§ **The request**
Find the lines that contain the word "this" and copy each one.

§ **Records for the task**
**********

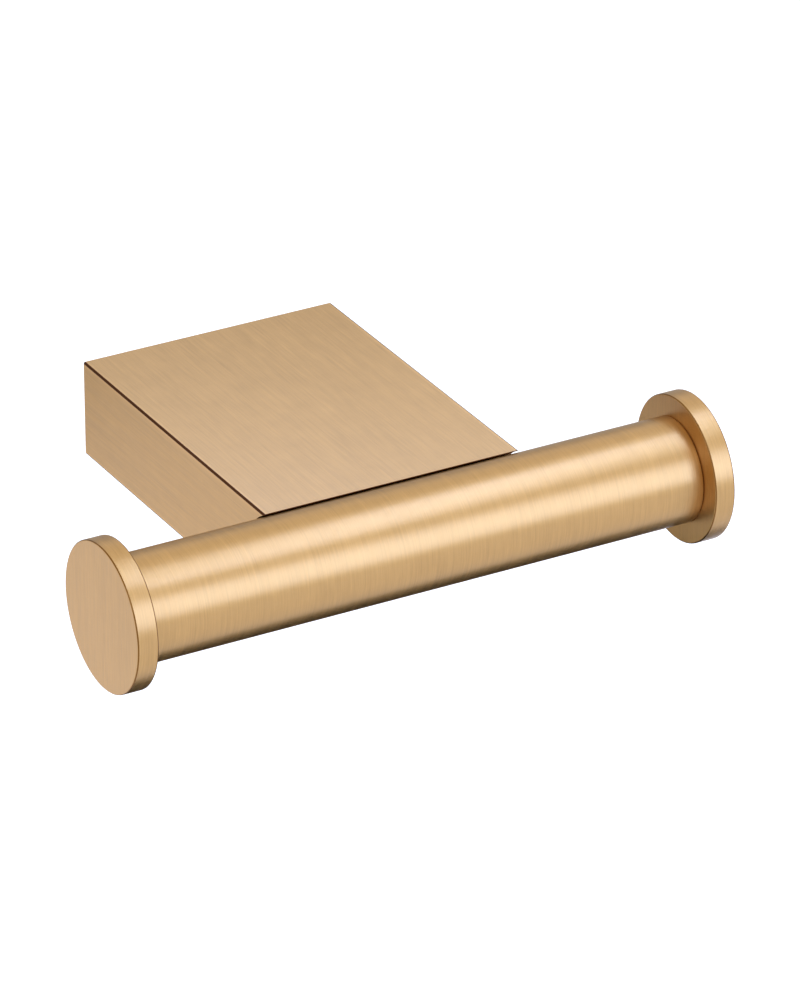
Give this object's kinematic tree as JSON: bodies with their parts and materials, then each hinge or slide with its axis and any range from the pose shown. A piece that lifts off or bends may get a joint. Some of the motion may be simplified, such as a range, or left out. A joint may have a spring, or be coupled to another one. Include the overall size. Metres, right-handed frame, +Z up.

**********

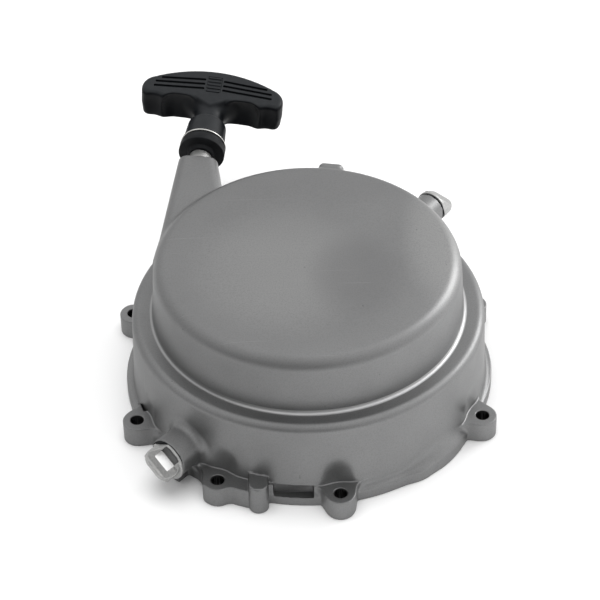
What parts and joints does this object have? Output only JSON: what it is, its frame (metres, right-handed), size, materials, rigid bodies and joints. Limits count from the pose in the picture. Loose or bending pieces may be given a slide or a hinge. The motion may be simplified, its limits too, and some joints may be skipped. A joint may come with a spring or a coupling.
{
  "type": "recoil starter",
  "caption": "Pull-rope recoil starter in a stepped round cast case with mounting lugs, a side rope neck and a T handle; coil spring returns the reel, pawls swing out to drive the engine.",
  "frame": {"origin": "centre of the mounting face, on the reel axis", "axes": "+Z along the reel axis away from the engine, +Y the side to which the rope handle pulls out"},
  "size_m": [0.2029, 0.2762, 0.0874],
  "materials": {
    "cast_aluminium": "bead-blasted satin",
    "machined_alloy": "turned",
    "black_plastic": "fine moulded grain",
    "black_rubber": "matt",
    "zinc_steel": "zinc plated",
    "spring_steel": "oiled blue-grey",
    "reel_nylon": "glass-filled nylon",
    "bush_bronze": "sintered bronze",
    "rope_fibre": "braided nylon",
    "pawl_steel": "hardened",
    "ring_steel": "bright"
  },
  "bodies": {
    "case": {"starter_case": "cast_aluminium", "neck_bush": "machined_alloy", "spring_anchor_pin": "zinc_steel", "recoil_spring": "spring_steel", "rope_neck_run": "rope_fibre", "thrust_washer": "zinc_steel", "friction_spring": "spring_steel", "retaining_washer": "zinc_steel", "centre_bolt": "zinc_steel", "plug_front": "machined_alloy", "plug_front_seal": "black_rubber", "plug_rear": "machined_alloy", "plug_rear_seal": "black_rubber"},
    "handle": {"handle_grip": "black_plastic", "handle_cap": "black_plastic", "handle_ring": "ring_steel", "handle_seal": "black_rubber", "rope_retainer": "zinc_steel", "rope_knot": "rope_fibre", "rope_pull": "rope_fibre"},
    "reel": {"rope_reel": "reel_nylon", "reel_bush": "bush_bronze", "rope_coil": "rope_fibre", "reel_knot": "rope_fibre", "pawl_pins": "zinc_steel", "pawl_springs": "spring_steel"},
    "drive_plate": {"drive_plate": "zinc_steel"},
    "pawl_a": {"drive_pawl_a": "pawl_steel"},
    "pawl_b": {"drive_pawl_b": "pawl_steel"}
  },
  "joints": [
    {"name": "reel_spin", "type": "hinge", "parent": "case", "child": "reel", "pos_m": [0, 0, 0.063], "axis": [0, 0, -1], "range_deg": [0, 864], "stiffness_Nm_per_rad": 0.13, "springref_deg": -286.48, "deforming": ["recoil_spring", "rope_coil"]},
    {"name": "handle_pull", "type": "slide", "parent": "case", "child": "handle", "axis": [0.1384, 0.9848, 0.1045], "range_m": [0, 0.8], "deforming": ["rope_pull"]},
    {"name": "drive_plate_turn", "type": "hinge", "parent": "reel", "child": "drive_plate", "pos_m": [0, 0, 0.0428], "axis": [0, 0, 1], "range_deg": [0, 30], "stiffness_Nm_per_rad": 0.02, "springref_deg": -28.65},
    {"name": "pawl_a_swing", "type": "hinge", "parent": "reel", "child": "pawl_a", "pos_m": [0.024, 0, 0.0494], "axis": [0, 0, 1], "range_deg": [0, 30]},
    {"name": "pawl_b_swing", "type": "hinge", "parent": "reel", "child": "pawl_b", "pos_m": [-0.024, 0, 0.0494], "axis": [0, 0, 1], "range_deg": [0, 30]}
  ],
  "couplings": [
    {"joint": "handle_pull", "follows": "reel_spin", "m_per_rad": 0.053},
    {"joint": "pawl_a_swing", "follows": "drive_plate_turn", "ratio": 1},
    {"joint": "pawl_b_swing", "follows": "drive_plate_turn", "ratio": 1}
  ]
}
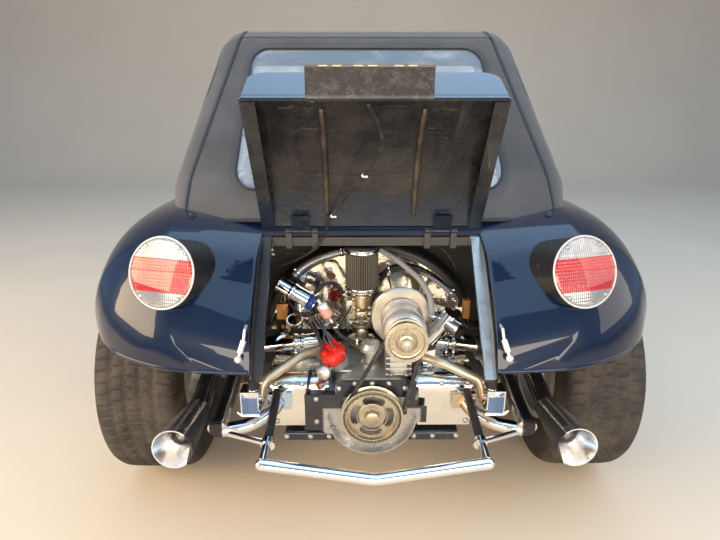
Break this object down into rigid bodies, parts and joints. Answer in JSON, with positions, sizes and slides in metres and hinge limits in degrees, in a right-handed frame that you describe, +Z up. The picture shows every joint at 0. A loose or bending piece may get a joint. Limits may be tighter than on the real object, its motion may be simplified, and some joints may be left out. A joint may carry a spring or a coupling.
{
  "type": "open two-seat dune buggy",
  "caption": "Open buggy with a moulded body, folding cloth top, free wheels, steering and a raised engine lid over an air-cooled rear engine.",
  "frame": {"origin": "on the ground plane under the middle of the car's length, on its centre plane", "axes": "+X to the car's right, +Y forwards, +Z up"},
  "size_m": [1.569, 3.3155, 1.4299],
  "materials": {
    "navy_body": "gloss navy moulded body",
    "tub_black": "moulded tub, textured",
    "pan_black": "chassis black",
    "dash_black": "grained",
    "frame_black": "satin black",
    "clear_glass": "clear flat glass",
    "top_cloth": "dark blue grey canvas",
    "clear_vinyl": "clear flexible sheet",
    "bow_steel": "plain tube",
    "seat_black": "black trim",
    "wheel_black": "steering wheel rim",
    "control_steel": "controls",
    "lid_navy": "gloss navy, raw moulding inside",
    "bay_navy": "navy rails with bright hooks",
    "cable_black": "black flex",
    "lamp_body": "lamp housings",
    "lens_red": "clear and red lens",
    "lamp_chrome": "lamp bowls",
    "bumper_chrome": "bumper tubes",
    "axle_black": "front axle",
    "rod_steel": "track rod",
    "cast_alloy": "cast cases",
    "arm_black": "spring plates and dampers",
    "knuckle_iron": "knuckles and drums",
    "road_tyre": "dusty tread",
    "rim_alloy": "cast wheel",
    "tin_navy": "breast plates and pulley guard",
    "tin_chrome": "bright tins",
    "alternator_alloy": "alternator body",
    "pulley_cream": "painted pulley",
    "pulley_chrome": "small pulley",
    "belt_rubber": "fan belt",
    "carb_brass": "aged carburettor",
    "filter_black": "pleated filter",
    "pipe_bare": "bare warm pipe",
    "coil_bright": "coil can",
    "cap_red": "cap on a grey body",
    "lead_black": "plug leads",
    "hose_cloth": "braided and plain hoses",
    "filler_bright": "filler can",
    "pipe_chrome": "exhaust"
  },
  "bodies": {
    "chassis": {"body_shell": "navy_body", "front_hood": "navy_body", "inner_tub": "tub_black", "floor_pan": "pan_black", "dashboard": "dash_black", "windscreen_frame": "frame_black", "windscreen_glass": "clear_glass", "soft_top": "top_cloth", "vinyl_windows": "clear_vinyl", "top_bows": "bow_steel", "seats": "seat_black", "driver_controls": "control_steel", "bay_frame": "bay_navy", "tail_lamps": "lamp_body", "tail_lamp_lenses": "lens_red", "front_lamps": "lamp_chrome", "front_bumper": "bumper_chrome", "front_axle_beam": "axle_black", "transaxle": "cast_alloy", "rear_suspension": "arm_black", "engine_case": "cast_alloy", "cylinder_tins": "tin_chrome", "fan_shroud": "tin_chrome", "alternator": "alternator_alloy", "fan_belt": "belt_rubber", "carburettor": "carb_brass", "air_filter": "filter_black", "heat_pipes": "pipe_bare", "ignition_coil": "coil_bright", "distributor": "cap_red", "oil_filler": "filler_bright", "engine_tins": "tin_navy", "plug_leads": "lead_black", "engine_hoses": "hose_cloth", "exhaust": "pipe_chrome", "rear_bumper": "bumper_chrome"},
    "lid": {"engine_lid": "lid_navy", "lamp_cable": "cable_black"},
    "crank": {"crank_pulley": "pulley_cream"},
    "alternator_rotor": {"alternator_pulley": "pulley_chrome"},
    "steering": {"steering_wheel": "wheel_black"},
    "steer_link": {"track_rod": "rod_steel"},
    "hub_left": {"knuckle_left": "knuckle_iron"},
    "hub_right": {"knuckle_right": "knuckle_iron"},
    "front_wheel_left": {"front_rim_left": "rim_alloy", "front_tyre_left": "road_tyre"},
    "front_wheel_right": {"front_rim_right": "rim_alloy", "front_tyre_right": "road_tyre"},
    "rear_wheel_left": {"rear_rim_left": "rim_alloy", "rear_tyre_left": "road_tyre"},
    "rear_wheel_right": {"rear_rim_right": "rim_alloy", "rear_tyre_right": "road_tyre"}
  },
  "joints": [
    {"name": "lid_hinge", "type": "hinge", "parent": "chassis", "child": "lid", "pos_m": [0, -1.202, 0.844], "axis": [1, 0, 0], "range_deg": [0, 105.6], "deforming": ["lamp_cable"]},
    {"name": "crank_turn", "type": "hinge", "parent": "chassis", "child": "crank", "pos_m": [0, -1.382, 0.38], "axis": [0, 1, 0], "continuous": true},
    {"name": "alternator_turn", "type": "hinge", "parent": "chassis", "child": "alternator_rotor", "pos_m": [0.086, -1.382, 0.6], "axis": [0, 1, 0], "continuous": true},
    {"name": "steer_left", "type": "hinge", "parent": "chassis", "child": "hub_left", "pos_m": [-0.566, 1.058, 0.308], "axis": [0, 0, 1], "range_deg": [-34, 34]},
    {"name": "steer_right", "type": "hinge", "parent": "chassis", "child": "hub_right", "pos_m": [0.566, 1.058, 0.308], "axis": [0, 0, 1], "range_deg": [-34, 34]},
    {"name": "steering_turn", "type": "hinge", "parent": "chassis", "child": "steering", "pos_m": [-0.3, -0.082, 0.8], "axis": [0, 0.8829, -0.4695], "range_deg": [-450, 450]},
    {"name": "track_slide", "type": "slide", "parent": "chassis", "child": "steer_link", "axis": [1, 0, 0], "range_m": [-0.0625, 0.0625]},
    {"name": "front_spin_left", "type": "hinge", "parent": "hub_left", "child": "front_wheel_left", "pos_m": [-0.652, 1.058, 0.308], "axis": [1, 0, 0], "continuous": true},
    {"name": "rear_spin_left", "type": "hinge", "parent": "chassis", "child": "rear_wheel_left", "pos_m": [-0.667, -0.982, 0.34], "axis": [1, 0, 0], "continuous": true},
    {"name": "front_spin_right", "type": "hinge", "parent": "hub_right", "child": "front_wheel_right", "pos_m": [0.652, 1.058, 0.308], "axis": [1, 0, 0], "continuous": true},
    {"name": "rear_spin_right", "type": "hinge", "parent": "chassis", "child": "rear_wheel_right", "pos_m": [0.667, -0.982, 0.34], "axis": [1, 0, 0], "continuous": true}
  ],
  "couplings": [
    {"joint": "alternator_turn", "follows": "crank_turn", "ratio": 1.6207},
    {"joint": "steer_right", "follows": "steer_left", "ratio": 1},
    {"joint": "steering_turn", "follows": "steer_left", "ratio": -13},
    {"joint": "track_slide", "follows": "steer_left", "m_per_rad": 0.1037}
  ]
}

**********

§ **Complete output**
Give this object's kinematic tree as JSON: bodies with their parts and materials, then each hinge or slide with its axis and any range from the pose shown. A piece that lifts off or bends may get a joint. Some of the motion may be simplified, such as a range, or left out. A joint may have a spring, or be coupled to another one. Include the overall size. Metres, right-handed frame, +Z up.
What parts and joints does this object have? Output only JSON: what it is, its frame (metres, right-handed), size, materials, rigid bodies and joints. Limits count from the pose in the picture. Loose or bending pieces may be given a slide or a hinge. The motion may be simplified, its limits too, and some joints may be skipped. A joint may come with a spring or a coupling.
Break this object down into rigid bodies, parts and joints. Answer in JSON, with positions, sizes and slides in metres and hinge limits in degrees, in a right-handed frame that you describe, +Z up. The picture shows every joint at 0. A loose or bending piece may get a joint. Limits may be tighter than on the real object, its motion may be simplified, and some joints may be left out. A joint may carry a spring or a coupling.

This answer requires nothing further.